__Job__.
Repeat the listing in full, exactly as it stands.
┌─ Recorded information
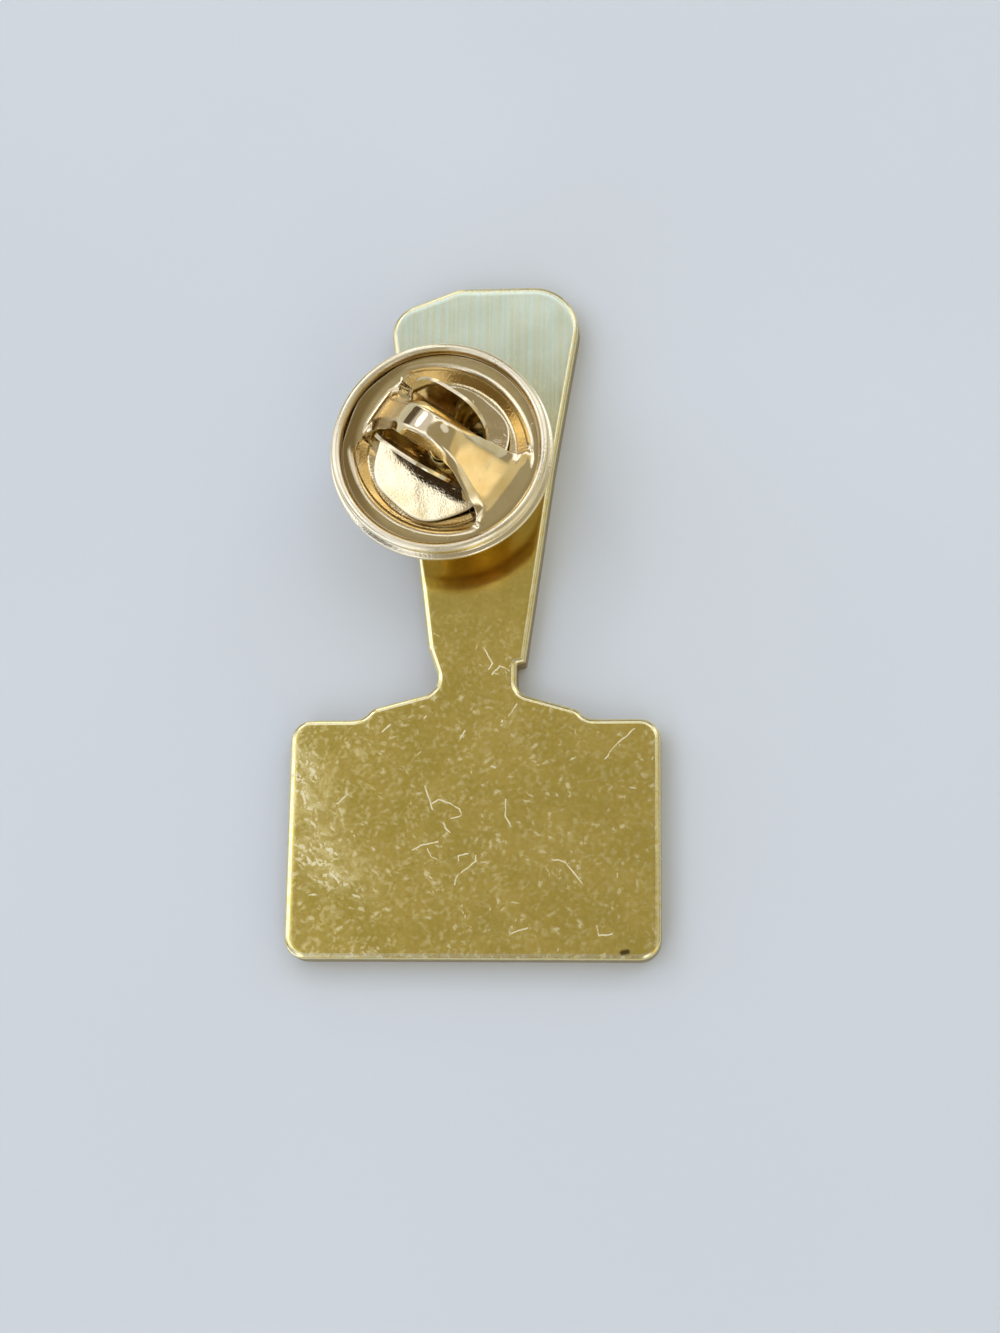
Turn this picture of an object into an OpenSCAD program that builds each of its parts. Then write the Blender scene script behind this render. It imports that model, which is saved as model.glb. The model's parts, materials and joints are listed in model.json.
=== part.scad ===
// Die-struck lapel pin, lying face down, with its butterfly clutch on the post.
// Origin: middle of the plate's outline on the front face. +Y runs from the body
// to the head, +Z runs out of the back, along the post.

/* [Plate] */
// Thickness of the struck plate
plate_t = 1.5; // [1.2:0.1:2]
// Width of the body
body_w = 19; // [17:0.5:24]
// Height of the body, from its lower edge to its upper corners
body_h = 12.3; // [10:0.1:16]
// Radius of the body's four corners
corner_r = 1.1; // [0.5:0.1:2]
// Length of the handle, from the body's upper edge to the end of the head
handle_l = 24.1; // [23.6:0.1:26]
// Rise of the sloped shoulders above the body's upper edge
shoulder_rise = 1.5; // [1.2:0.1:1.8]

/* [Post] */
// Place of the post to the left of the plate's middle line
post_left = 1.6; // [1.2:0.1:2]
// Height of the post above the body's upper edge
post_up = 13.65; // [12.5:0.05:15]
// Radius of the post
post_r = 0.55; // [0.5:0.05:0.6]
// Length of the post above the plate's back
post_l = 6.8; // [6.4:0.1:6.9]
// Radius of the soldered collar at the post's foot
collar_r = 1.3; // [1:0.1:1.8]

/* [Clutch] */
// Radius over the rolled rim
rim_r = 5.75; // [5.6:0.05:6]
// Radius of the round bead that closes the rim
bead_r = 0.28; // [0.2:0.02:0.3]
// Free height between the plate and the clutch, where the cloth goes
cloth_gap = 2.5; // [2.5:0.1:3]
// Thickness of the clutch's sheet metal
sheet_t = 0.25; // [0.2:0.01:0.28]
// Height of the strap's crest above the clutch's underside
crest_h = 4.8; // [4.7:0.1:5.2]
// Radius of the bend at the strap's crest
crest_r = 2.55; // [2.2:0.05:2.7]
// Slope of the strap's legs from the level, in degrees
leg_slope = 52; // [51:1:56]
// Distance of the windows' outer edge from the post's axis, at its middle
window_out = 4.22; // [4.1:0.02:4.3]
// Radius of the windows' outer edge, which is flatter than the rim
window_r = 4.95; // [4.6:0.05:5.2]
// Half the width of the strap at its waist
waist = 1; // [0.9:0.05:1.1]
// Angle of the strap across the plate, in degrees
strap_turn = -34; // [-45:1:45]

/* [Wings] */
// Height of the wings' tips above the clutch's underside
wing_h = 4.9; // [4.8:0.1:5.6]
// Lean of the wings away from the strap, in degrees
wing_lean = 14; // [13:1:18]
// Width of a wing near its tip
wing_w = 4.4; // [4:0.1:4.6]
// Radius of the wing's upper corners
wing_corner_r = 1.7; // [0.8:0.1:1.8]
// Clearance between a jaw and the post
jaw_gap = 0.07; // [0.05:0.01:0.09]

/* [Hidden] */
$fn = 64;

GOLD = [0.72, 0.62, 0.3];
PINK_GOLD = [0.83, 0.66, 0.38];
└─
__Task answer__.
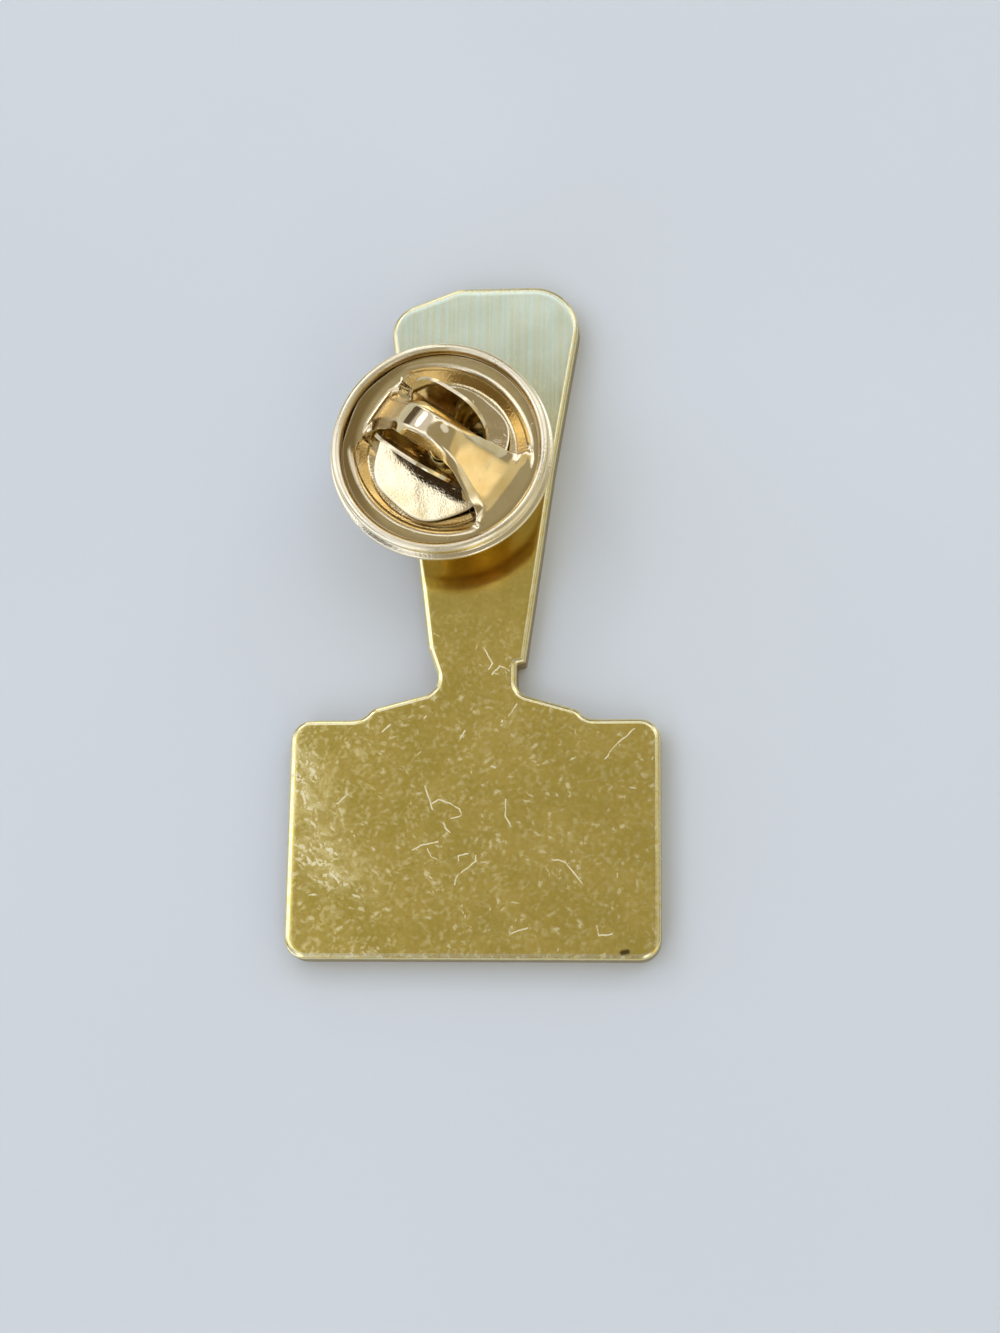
Turn this picture of an object into an OpenSCAD program that builds each of its parts. Then write the Blender scene script behind this render. It imports that model, which is saved as model.glb. The model's parts, materials and joints are listed in model.json.
=== part.scad ===
// Die-struck lapel pin, lying face down, with its butterfly clutch on the post.
// Origin: middle of the plate's outline on the front face. +Y runs from the body
// to the head, +Z runs out of the back, along the post.

/* [Plate] */
// Thickness of the struck plate
plate_t = 1.5; // [1.2:0.1:2]
// Width of the body
body_w = 19; // [17:0.5:24]
// Height of the body, from its lower edge to its upper corners
body_h = 12.3; // [10:0.1:16]
// Radius of the body's four corners
corner_r = 1.1; // [0.5:0.1:2]
// Length of the handle, from the body's upper edge to the end of the head
handle_l = 24.1; // [23.6:0.1:26]
// Rise of the sloped shoulders above the body's upper edge
shoulder_rise = 1.5; // [1.2:0.1:1.8]

/* [Post] */
// Place of the post to the left of the plate's middle line
post_left = 1.6; // [1.2:0.1:2]
// Height of the post above the body's upper edge
post_up = 13.65; // [12.5:0.05:15]
// Radius of the post
post_r = 0.55; // [0.5:0.05:0.6]
// Length of the post above the plate's back
post_l = 6.8; // [6.4:0.1:6.9]
// Radius of the soldered collar at the post's foot
collar_r = 1.3; // [1:0.1:1.8]

/* [Clutch] */
// Radius over the rolled rim
rim_r = 5.75; // [5.6:0.05:6]
// Radius of the round bead that closes the rim
bead_r = 0.28; // [0.2:0.02:0.3]
// Free height between the plate and the clutch, where the cloth goes
cloth_gap = 2.5; // [2.5:0.1:3]
// Thickness of the clutch's sheet metal
sheet_t = 0.25; // [0.2:0.01:0.28]
// Height of the strap's crest above the clutch's underside
crest_h = 4.8; // [4.7:0.1:5.2]
// Radius of the bend at the strap's crest
crest_r = 2.55; // [2.2:0.05:2.7]
// Slope of the strap's legs from the level, in degrees
leg_slope = 52; // [51:1:56]
// Distance of the windows' outer edge from the post's axis, at its middle
window_out = 4.22; // [4.1:0.02:4.3]
// Radius of the windows' outer edge, which is flatter than the rim
window_r = 4.95; // [4.6:0.05:5.2]
// Half the width of the strap at its waist
waist = 1; // [0.9:0.05:1.1]
// Angle of the strap across the plate, in degrees
strap_turn = -34; // [-45:1:45]

/* [Wings] */
// Height of the wings' tips above the clutch's underside
wing_h = 4.9; // [4.8:0.1:5.6]
// Lean of the wings away from the strap, in degrees
wing_lean = 14; // [13:1:18]
// Width of a wing near its tip
wing_w = 4.4; // [4:0.1:4.6]
// Radius of the wing's upper corners
wing_corner_r = 1.7; // [0.8:0.1:1.8]
// Clearance between a jaw and the post
jaw_gap = 0.07; // [0.05:0.01:0.09]

/* [Hidden] */
$fn = 64;

GOLD = [0.72, 0.62, 0.3];
PINK_GOLD = [0.83, 0.66, 0.38];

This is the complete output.